Sutton's analysis relies on an in-depth study of commercial revitalization in Fort Greene, Brooklyn. The revitalization efforts in Fort Greene span more than five decades (1950-2005), but the author's examination concerns the practices employed by black merchants during the 1980s and 1990s. Sutton uses information gleaned from various types of interviews coupled with publicly available data. The fieldwork governing the interviews began in October 2004 and lasted for approximately 14 months. The primary data consist of in-depth, face-to-face interviews with 54 small business owners who started their businesses in Fort Greene between 1952 and 2005 and who were still in business at the time of the interview. These interviews, which captured the owners' experiences and insights, were coupled with interviews with community agencies and local elected officials as well as observations at monthly merchant association meetings, community events, and town hall meetings.
The author combined the fieldwork with an analysis of socioeconomic characteristics based on U.S. Census 1970-2000 tract-level data from the Neighborhood Change Database supplemented with national, citywide, and local archival media reports and periodicals. Sutton eschews traditional black-owned establishments, such as barbershops, beauty salons, and funeral homes. Instead, she focuses on a variety of convenience and specialty retail sectors common in urban areas, such as home furnishings, apparel, food and drink, and miscellaneous retail (e.g., bookstore, florist, stationery store, and newsstand). For purposes of analysis, the author classifies the merchants on the basis of their start-up year: "Pioneers" (1950-1979), "Old-Timers" (1980-1999), and "Newcomers" (2000-2005). She concentrates on the 39 "Old-Timers." According to Sutton, the "Old-Timers that arrived during the 1980s fulfilled the unmet demand for convenience shopping and neighborhood-serving goods and services with hardware stores, full-service 'family-style' restaurants, antique shops, small grocery and health food stores, and shoe repair."
In her article, Sutton details how black merchants spurred commercial revitalization in Fort Greene and fostered "neighborhood reimaging from an area characterized as a Black ghetto to an alluring destination for consumption and entertainment." She also explains "why Old-Timers were particularly vulnerable by the turn of the 21st century."
The author points out two factors that contributed to Fort Greene's downfall. The first factor was the 1968 relocation of the "century-old Fort Greene Retail Meat Market to the more prestigious Brooklyn Heights neighborhood." The second factor was the "1968 decommissioning of maritime manufacturing in the Brooklyn Navy Yard," which "exacerbated local unemployment, housing vacancies, and dilapidation." The resulting changes transformed Fort Greene, which was predominantly minority, into a neighborhood that was disproportionately low-income and where nearly one-third of the residents lived in poverty. Fort Greene was dotted with "abandoned buildings, vacant lots, uninviting storefronts, and undercapitalized businesses."
The seeds for Fort Greene's recovery, however, were present in the diverse composition of retail venues operated by Old-Timers, especially in clothing and design-related establishments.
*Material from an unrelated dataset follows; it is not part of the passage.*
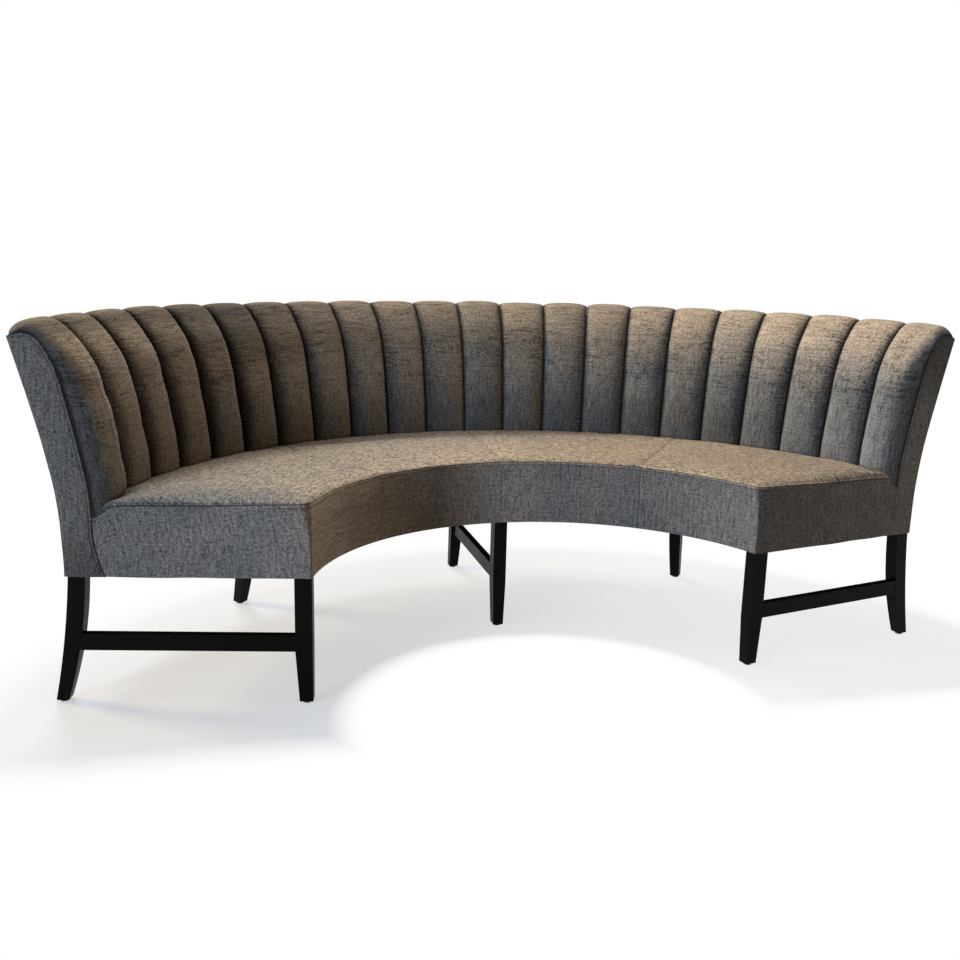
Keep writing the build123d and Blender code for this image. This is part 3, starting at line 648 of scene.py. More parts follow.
# Channels of the back
channel = {
    "perSide": 11,
    "endShare": 0.84,           # width of the channel at an end, as a share of the others
    # line of the grooves: radius, height
    "groove": [(1.0670, 0.449), (1.0670, 0.499), (1.0900, 0.670), (1.1320, 0.805), (1.1740, 0.860),
               (1.2190, 0.887), (1.2535, 0.861), (1.2525, 0.846)],
    "foot": 0.4945,             # height where the channels meet the seat
    "endFoot": 0.4500,          # the last one reaches further down, beside the seat
    "riseFoot": 0.0225, "riseEdge": 0.0100,
    "depth": 0.0225,
    # the last channel's outer side: how far it goes under the end panel, its flat wall along the end face
    # with a welt on it, and how much lower its crest lies
    "endTuck": 0.0015, "endInset": 0.0012, "wall": 0.0095, "wallColumns": 9,
    "welt": 0.0014, "weltPlace": 0.0036, "weltWidth": 0.0015, "endSink": 0.0045,
    "fullness": 2.8,
    "rows": 221, "columns": 49, "stride": 4,
    "gap": 0.0002,
    "groovePlay": 0.0018,       # chance shift of a groove
    "risePlay": 0.0016,
    "gather": 0.0013, "gatherPitch": 0.0115, "gatherReach": 0.0105,
    # painted brightness low down, half-way and at the top, by the number of the channel from the -X end
    "paintedBrightnessPlaces": (1, 3, 6, 9, 12, 15, 18, 20, 22),
    "paintedBrightnessLow": (1.15, 1.12, 0.84, 0.98, 0.94, 0.94, 0.94, 1.35, 1.70),
    "paintedBrightnessMiddle": (1.30, 1.20, 1.20, 1.38, 1.20, 1.32, 1.36, 1.34, 1.40),
    "paintedBrightnessTop": (1.18, 1.05, 0.46, 0.92, 0.92, 1.08, 1.48, 1.60, 1.65),
    "paintedBrightnessCrest": (0.55, 0.55, 0.70, 0.95, 1.0, 1.0, 1.0, 1.0, 0.95),    # painted shade on the crest: the share of brightness the crest itself keeps
    "shade": (0.40, 0.80, 0.85, 0.50, 0.30, 0.45, 0.60, 0.58, 0.48),     # painted shade: brightness lost on the side towards its end
    # heights over which painted light turns the pile warm and one painted brightness takes over from the
    # other: start and reach
    "warmFrom": (0.56, 0.28), "middleFrom": (0.56, 0.13), "topFrom": (0.69, 0.13),
    "crestFrom": (0.845, 0.035), "lessShadeFrom": (0.79, 0.06),
    "outermostFrom": (8.8, 1.5),        # by how many channels away from the middle
    # painted shade in the grooves: depth and width; height where fine folds begin: start and reach
    "crease": (0.95, 0.0092), "crinkleFrom": (0.585, 0.13),
    "crestSink": 0.0040,        # the crests are lower near the ends
}
pitchTurn = (90 - endTurn(backRadius, 0)) / (channel["perSide"] - 1 + channel["endShare"])
grooveFine = lineThrough(channel["groove"], np.linspace(0, 1, 1200))
grooveChance = np.random.default_rng(21).uniform(-1, 1, (2, channel["perSide"] + 1)) * channel["groovePlay"]
grooveChance[:, [0, -1]] = 0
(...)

In fact, Fort Greene was dubbed the "Black fashion district." In addition to Fort Greene's reputation in the fashion field, it also gained recognition in the New York Daily News for its cafes and restaurants and was characterized as "the heart of New York's black bohemia."2 The newspaper also suggested that "Fort Greene was the African-American equivalent of Greenwich Village." Nonetheless, according to Sutton, despite the lack of small business bank loans, unfavorable relations with suppliers, or the support of city agencies, "Fort Greene served as an incubator for Black merchants during the 1980s and 1990s." Some of the Old-Timers expanded their businesses beyond the neighborhood boundaries, some even to other states. Some of the Old-Timers were able to offset the lack of traditional financial support by taking advantage of limited competition and low commercial rents in the short term.
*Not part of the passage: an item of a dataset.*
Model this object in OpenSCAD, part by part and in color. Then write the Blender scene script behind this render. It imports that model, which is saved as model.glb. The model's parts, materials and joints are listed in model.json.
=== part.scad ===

The Old-Timers savored their role as community builders, but the paucity of business support services made business expansion challenging. Without assistance in making a business site selection, some of the merchants resorted to reoccupying vacant or underutilized storefronts with new ventures. One set of retail merchants who restructured a previously owned hardware business sought not only to provide reasonably priced goods but also to give back to the community. According to Sutton, these merchants "implemented diverse business strategies that responded to community needs, such as hiring youth from the local housing projects, offering flexible payment plans for senior citizens, and training young men in the building maintenance trade."
Fort Greene received an additional boost when "acclaimed Black filmmaker Spike Lee, who grew up in Fort Greene, returned to DeKalb Avenue in 1990 with the new retail venture 'Spike's Joint.'"3 Lee's notoriety generated unparalleled foot traffic for the area. Although Lee's retail venture closed within 5 years, his presence "validated Black merchants who preceded and followed him."
Although the Old-Timers were enjoying varying success individually, they recognized that their future accomplishments would be best served if they banded together. Thus, writes Sutton, "in 1992, Old-Timers established the Bogolan Merchant Association as an institutional voice for Fort Greene small businesses routinely excluded from planning and development decision-making processes." The association sought to enrich the business livelihood of its members and serve as a go-between with community development stakeholders.4 Over time, however, it became difficult to strike a balance between maintaining internal coherence regarding economic and cultural aims, as well as sustaining external political influence. With internal tension among the association's members and the external pressures of a changing environment, the limits of the association were tested. According to Sutton, the "merchants failed to develop mechanisms to sustain their collective vision and advance commercial revitalization."
Sutton emphasizes that "planners and policy makers concerned with inner-city retail should explore the underutilized potential of merchant associations." But she hastens to add that "effective merchant associations must be able to raise capital, beyond membership dues, to facilitate organizational development and subsequently leverage additional external resources to effectively meet their mission to support small business members."